» **Job**
Produce the listing below again, exactly as shown.

── Supplied data

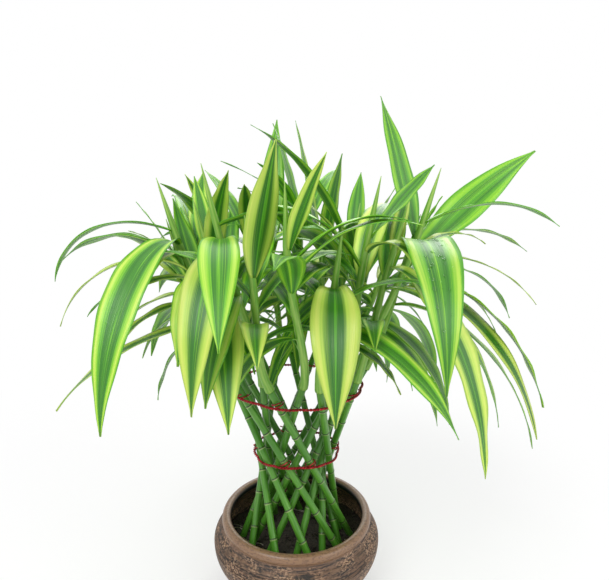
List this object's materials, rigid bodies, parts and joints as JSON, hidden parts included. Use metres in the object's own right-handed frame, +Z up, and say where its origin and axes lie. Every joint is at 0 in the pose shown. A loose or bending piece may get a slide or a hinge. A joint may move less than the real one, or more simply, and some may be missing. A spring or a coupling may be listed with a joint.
{
  "type": "lucky bamboo",
  "caption": "Woven lucky bamboo with crossing green canes, striped arching leaves and red wire ties in a squat brown pot.",
  "frame": {"origin": "centre of the pot's flat base, on the surface it stands on", "axes": "+Z up along the pot's axis; -Y towards the side seen in the picture, +X to its right"},
  "size_m": [0.5273, 0.4695, 0.5305],
  "materials": {
    "brown_glaze": "satin brown glaze with a combed, speckled body",
    "potting_mix": "damp dark mix of bark and fibre",
    "cane_green": "smooth green cane with pale joints",
    "leaf_green": "glossy, dark green in the middle with yellow-green margins",
    "red_wire": "shiny red twisted wire"
  },
  "bodies": {
    "root": {"pot": "brown_glaze", "potting_mix": "potting_mix", "cane_outer_01": "cane_green", "cane_outer_02": "cane_green", "cane_outer_03": "cane_green", "cane_outer_04": "cane_green", "cane_outer_05": "cane_green", "cane_outer_06": "cane_green", "cane_outer_07": "cane_green", "cane_outer_08": "cane_green", "cane_outer_09": "cane_green", "cane_outer_10": "cane_green", "cane_inner_01": "cane_green", "cane_inner_02": "cane_green", "cane_inner_03": "cane_green", "cane_inner_04": "cane_green", "cane_inner_05": "cane_green", "cane_inner_06": "cane_green", "cane_inner_07": "cane_green", "cane_inner_08": "cane_green", "cane_inner_09": "cane_green", "cane_inner_10": "cane_green", "lower_tie": "red_wire", "upper_tie": "red_wire", "shoot_outer_01": "leaf_green", "shoot_outer_02": "leaf_green", "shoot_outer_03": "leaf_green", "shoot_outer_04": "leaf_green", "shoot_outer_05": "leaf_green", "shoot_outer_06": "leaf_green", "shoot_outer_07": "leaf_green", "shoot_outer_08": "leaf_green", "shoot_outer_09": "leaf_green", "shoot_outer_10": "leaf_green", "shoot_inner_01": "leaf_green", "shoot_inner_02": "leaf_green", "shoot_inner_03": "leaf_green", "shoot_inner_04": "leaf_green", "shoot_inner_05": "leaf_green", "shoot_inner_06": "leaf_green", "shoot_inner_07": "leaf_green", "shoot_inner_08": "leaf_green", "shoot_inner_09": "leaf_green", "shoot_inner_10": "leaf_green"}
  },
  "joints": []
}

────

» **Problem solution**
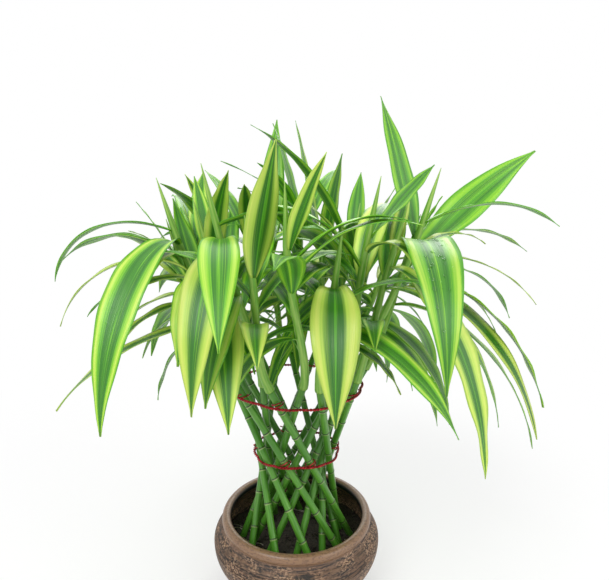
List this object's materials, rigid bodies, parts and joints as JSON, hidden parts included. Use metres in the object's own right-handed frame, +Z up, and say where its origin and axes lie. Every joint is at 0 in the pose shown. A loose or bending piece may get a slide or a hinge. A joint may move less than the real one, or more simply, and some may be missing. A spring or a coupling may be listed with a joint.
{
  "type": "lucky bamboo",
  "caption": "Woven lucky bamboo with crossing green canes, striped arching leaves and red wire ties in a squat brown pot.",
  "frame": {"origin": "centre of the pot's flat base, on the surface it stands on", "axes": "+Z up along the pot's axis; -Y towards the side seen in the picture, +X to its right"},
  "size_m": [0.5273, 0.4695, 0.5305],
  "materials": {
    "brown_glaze": "satin brown glaze with a combed, speckled body",
    "potting_mix": "damp dark mix of bark and fibre",
    "cane_green": "smooth green cane with pale joints",
    "leaf_green": "glossy, dark green in the middle with yellow-green margins",
    "red_wire": "shiny red twisted wire"
  },
  "bodies": {
    "root": {"pot": "brown_glaze", "potting_mix": "potting_mix", "cane_outer_01": "cane_green", "cane_outer_02": "cane_green", "cane_outer_03": "cane_green", "cane_outer_04": "cane_green", "cane_outer_05": "cane_green", "cane_outer_06": "cane_green", "cane_outer_07": "cane_green", "cane_outer_08": "cane_green", "cane_outer_09": "cane_green", "cane_outer_10": "cane_green", "cane_inner_01": "cane_green", "cane_inner_02": "cane_green", "cane_inner_03": "cane_green", "cane_inner_04": "cane_green", "cane_inner_05": "cane_green", "cane_inner_06": "cane_green", "cane_inner_07": "cane_green", "cane_inner_08": "cane_green", "cane_inner_09": "cane_green", "cane_inner_10": "cane_green", "lower_tie": "red_wire", "upper_tie": "red_wire", "shoot_outer_01": "leaf_green", "shoot_outer_02": "leaf_green", "shoot_outer_03": "leaf_green", "shoot_outer_04": "leaf_green", "shoot_outer_05": "leaf_green", "shoot_outer_06": "leaf_green", "shoot_outer_07": "leaf_green", "shoot_outer_08": "leaf_green", "shoot_outer_09": "leaf_green", "shoot_outer_10": "leaf_green", "shoot_inner_01": "leaf_green", "shoot_inner_02": "leaf_green", "shoot_inner_03": "leaf_green", "shoot_inner_04": "leaf_green", "shoot_inner_05": "leaf_green", "shoot_inner_06": "leaf_green", "shoot_inner_07": "leaf_green", "shoot_inner_08": "leaf_green", "shoot_inner_09": "leaf_green", "shoot_inner_10": "leaf_green"}
  },
  "joints": []
}